[START]

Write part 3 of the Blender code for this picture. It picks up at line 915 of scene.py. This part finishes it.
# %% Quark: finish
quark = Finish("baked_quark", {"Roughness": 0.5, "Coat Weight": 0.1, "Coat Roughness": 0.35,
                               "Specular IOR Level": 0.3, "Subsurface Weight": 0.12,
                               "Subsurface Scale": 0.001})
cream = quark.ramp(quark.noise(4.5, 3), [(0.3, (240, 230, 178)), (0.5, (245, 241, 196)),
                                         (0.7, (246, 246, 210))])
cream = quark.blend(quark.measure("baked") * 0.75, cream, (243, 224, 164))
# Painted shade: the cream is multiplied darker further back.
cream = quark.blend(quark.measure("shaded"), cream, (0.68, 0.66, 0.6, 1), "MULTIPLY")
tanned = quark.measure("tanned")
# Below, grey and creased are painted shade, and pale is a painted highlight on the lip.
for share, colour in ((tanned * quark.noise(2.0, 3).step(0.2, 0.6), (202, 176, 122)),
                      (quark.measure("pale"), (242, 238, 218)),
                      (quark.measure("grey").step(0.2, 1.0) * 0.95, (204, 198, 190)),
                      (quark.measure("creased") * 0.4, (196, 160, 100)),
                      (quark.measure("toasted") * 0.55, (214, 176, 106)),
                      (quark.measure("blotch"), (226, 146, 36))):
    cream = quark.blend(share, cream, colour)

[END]
[START]

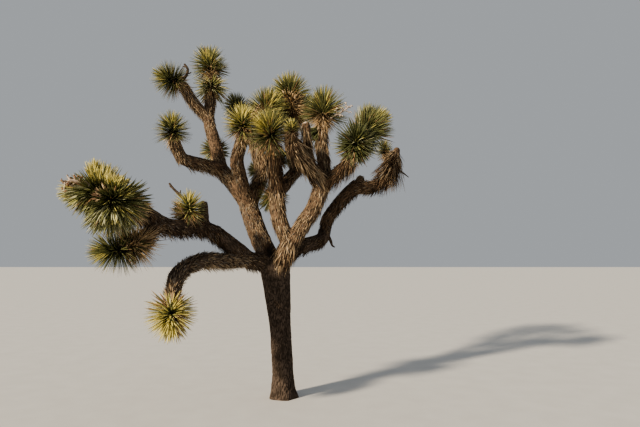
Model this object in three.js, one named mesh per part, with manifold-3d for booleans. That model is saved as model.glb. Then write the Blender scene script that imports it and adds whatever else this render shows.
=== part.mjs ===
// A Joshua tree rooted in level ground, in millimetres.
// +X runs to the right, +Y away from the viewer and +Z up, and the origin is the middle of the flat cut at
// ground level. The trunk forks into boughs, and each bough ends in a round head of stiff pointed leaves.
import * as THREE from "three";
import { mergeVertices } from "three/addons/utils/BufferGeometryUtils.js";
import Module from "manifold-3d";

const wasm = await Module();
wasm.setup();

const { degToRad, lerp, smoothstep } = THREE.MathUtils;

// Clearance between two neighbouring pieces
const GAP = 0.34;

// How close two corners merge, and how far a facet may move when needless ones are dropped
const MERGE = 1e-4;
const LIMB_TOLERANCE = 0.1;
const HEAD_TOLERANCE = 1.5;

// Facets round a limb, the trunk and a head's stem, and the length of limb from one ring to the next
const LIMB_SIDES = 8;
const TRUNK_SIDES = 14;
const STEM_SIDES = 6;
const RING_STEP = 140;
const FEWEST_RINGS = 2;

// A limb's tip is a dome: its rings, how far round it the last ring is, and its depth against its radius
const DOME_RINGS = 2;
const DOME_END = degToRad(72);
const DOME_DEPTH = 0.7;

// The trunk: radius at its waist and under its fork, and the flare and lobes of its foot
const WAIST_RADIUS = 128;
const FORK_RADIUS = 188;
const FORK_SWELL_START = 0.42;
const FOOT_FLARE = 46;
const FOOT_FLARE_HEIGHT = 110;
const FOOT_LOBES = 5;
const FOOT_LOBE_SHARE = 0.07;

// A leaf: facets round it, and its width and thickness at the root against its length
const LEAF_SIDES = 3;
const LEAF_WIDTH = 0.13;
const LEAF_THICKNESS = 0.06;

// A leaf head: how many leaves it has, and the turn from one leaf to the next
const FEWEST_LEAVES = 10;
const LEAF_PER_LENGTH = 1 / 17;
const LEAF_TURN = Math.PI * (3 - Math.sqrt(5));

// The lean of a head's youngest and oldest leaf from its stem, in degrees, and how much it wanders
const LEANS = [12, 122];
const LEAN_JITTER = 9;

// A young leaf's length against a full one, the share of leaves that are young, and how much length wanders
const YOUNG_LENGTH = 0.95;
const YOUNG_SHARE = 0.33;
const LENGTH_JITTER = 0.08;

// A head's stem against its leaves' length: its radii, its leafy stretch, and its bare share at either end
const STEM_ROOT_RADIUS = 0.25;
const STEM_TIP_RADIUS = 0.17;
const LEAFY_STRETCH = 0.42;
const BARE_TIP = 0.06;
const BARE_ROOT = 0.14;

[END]

* Problem *
Nothing but the lines from the line that contains "Write part 3" through the line that contains "cream = quark.blend(share, cream, colour)" should be given again, each exactly as it stands, both ends included.

* The solution *
Write part 3 of the Blender code for this picture. It picks up at line 915 of scene.py. This part finishes it.
# %% Quark: finish
quark = Finish("baked_quark", {"Roughness": 0.5, "Coat Weight": 0.1, "Coat Roughness": 0.35,
                               "Specular IOR Level": 0.3, "Subsurface Weight": 0.12,
                               "Subsurface Scale": 0.001})
cream = quark.ramp(quark.noise(4.5, 3), [(0.3, (240, 230, 178)), (0.5, (245, 241, 196)),
                                         (0.7, (246, 246, 210))])
cream = quark.blend(quark.measure("baked") * 0.75, cream, (243, 224, 164))
# Painted shade: the cream is multiplied darker further back.
cream = quark.blend(quark.measure("shaded"), cream, (0.68, 0.66, 0.6, 1), "MULTIPLY")
tanned = quark.measure("tanned")
# Below, grey and creased are painted shade, and pale is a painted highlight on the lip.
for share, colour in ((tanned * quark.noise(2.0, 3).step(0.2, 0.6), (202, 176, 122)),
                      (quark.measure("pale"), (242, 238, 218)),
                      (quark.measure("grey").step(0.2, 1.0) * 0.95, (204, 198, 190)),
                      (quark.measure("creased") * 0.4, (196, 160, 100)),
                      (quark.measure("toasted") * 0.55, (214, 176, 106)),
                      (quark.measure("blotch"), (226, 146, 36))):
    cream = quark.blend(share, cream, colour)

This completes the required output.